先ず、海綿中に共存・共生する細菌類を用いて、海綿の抽出物を添加したときのみに生産される医薬活性物質の検索を行ったところ、ダイダイイソカイメンから分離した細菌Bacillus cereus QN03323株が、海綿抽出液添加培地で培養したときだけ黄色ブドウ状球菌Staphylococcus aureusに対する抗菌活性を発現することを認めた。そこで、大量培養して得た菌体および培養上清のアセトン抽出物から、活性物質を各種カラムクロマトグラフィーなどにより順次精製して、新規抗生物質 YM-266183(1)および YM-266184(2)を単離した。いずれも、各種機器分析の結果、チアゾール環を含む異常アミノ酸からなる極めて特異な環状ペプチドであることが判明した。1と2は、 MRSAや MRSEなどの多剤耐性菌などに対して強力な抗菌活性を示すとともに、マウス S.aureus感染症モデルにおいても有意な治療効果を示した。

海洋環境に生息する好アルカリ性ならびに耐アルカリ性真菌類からの医薬活性物質の探索

海洋環境はpH8程度の弱アルカリ性であることから、そこに生息する微生物はアルカリ環境に適応した性質を持っていると予想される。そこで、好アルカリ性および耐アルカリ性を有する真菌類の分離方法の検討を行った結果、有効と認められたアルカリ性コーンミール寒天培地を用いて海綿などの海洋生物からの真菌類の分離を行ったところ、Scolecobasidium属菌、Stachybotrys属菌、Acremonium属菌、Phoma属菌などのアルカリ嗜好性の菌類を効率的に得ることができた。

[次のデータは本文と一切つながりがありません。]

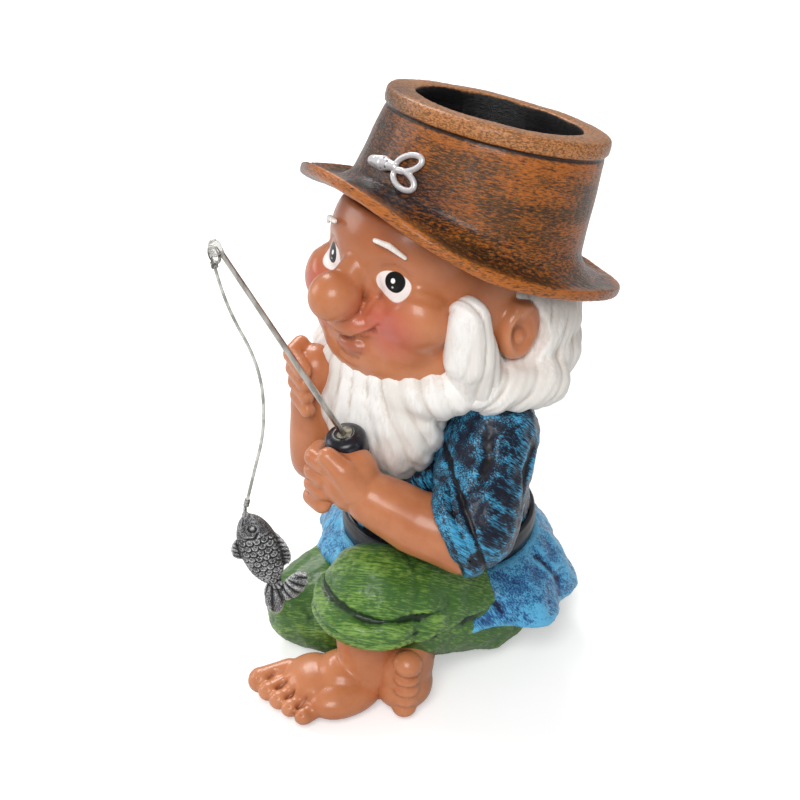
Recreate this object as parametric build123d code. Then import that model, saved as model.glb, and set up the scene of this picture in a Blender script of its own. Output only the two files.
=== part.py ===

さらに、アルカリ培地で分離した真菌Phoma sp. Q60596株が、海綿の抽出物を添加した弱アルカリ性の培地において抗Candida活性物質を生産することを認めたので、大量培養して得られた菌類から活性物質の単離・精製を試みたところ、新規抗真菌抗生物質 YM-202204(3)を得ることができた。本物質は、スペクトルデータからα−ピロン骨格にポリアルコール環と2つのジエン部分を含む長い側鎖が結合した構造をもつと決定した。3は、Candida albicans, Cryptococcus neoformans, Aspergillus fumigatusなどの病原酵母、真菌に対して強力な抗菌活性を示した。なお、その抗真菌作用はGPIアンカータンパク質を阻害することによると示唆された。

以上本研究では、新規医薬探索源を開発する目的で、海洋の複合環境及びアルカリ環境下に棲息する微生物を探索するとともに、それらが生産する医薬活性物質の探索を行ったところ、ダイダイイソカイメンから分離したバクテリアおよび真菌から、それぞれ2種の多剤耐性菌に対して有効な新規抗菌物質および1種の有望な新規抗真菌物質を発見したのもで、学術上、応用上貢献するところが大きい。よって、審査委員一同は本論文が博士(農学)の学位論文として価値あるものと認めた。